Open DominiqueMakowski opened 3 years ago
hm... Not sure if this is due to the documentation, or a misunderstanding of the documentation, or a bug in bayes_r2()
?
from posterior_predict()
:
re.form
If object contains group-level parameters, a formula indicating which group-level parameters to condition on when making predictions. re.form is specified in the same form as for predict.merMod. The default, NULL, indicates that all estimated group-level parameters are conditioned on. To refrain from conditioning on any group-level parameters, specify NA or ~0. The newdata argument may include new levels of the grouping factors that were specified when the model was estimated, in which case the resulting posterior predictions marginalize over the relevant variables.
library(rstanarm)
#> Loading required package: Rcpp
#> This is rstanarm version 2.21.1
#> - See https://mc-stan.org/rstanarm/articles/priors for changes to default priors!

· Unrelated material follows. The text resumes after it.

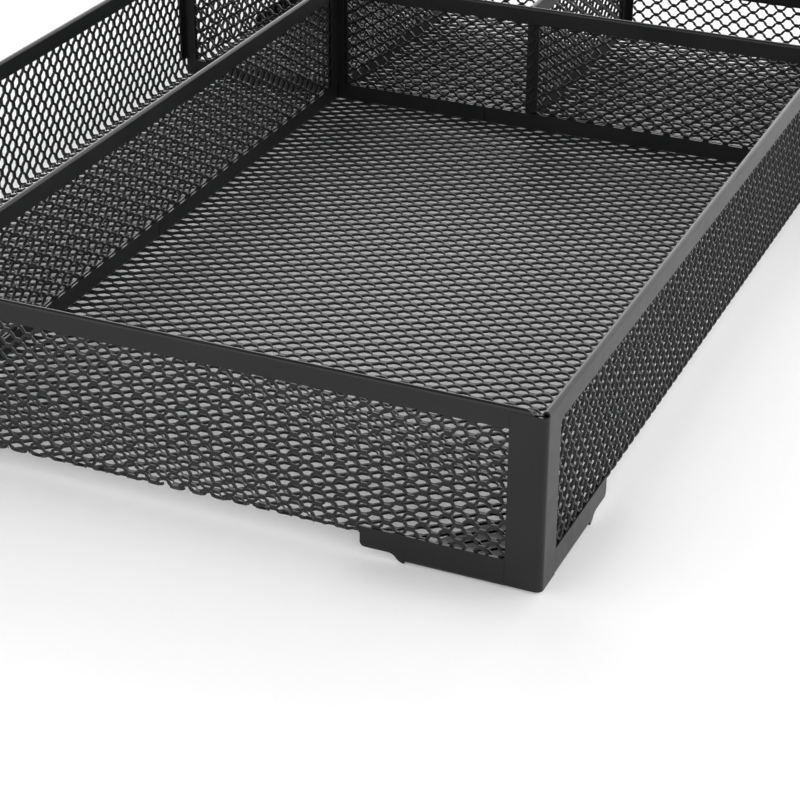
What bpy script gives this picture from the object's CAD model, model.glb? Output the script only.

#> - Default priors may change, so it's safest to specify priors, even if equivalent to the defaults.
#> - For execution on a local, multicore CPU with excess RAM we recommend calling
#> options(mc.cores = parallel::detectCores())
library(performance)
#>
#> Attaching package: 'performance'
#> The following object is masked from 'package:rstanarm':
#>
#> pp_check
m <- stan_lmer(Sepal.Length ~ Petal.Length + (1 | Species), data = iris, refresh=0, seed=333)
# conditional, including random effects
median(as.vector(rstantools::bayes_R2(m, re.form = NULL, re_formula = NULL, summary = FALSE)))
#> [1] 0.8292369
# marginal, no random effects
median(as.vector(rstantools::bayes_R2(m, re.form = NA, re_formula = NA, summary = FALSE)))
#> [1] 0.9527061
r2(m)
#> # Bayesian R2 with Standard Error
#>
#> Conditional R2: 0.829 (89% CI [0.797, 0.859])
#> Marginal R2: 0.953 (89% CI [0.938, 0.966])
Created on 2020-10-26 by the reprex package (v0.3.0)
The re_formula
doesn't seem to affect the results in any way:
library(rstanarm)
library(performance)
# Reference
r2(lme4::lmer(Sepal.Length ~ Petal.Length + (1 | Species), data = iris))
#> # R2 for Mixed Models
#>
#> Conditional R2: 0.969
#> Marginal R2: 0.658
m <- stan_lmer(Sepal.Length ~ Petal.Length + (1 | Species), data = iris, refresh=0, seed=333)
r2(m)
#> # Bayesian R2 with Standard Error
#>
#> Conditional R2: 0.829 (89% CI [0.798, 0.861])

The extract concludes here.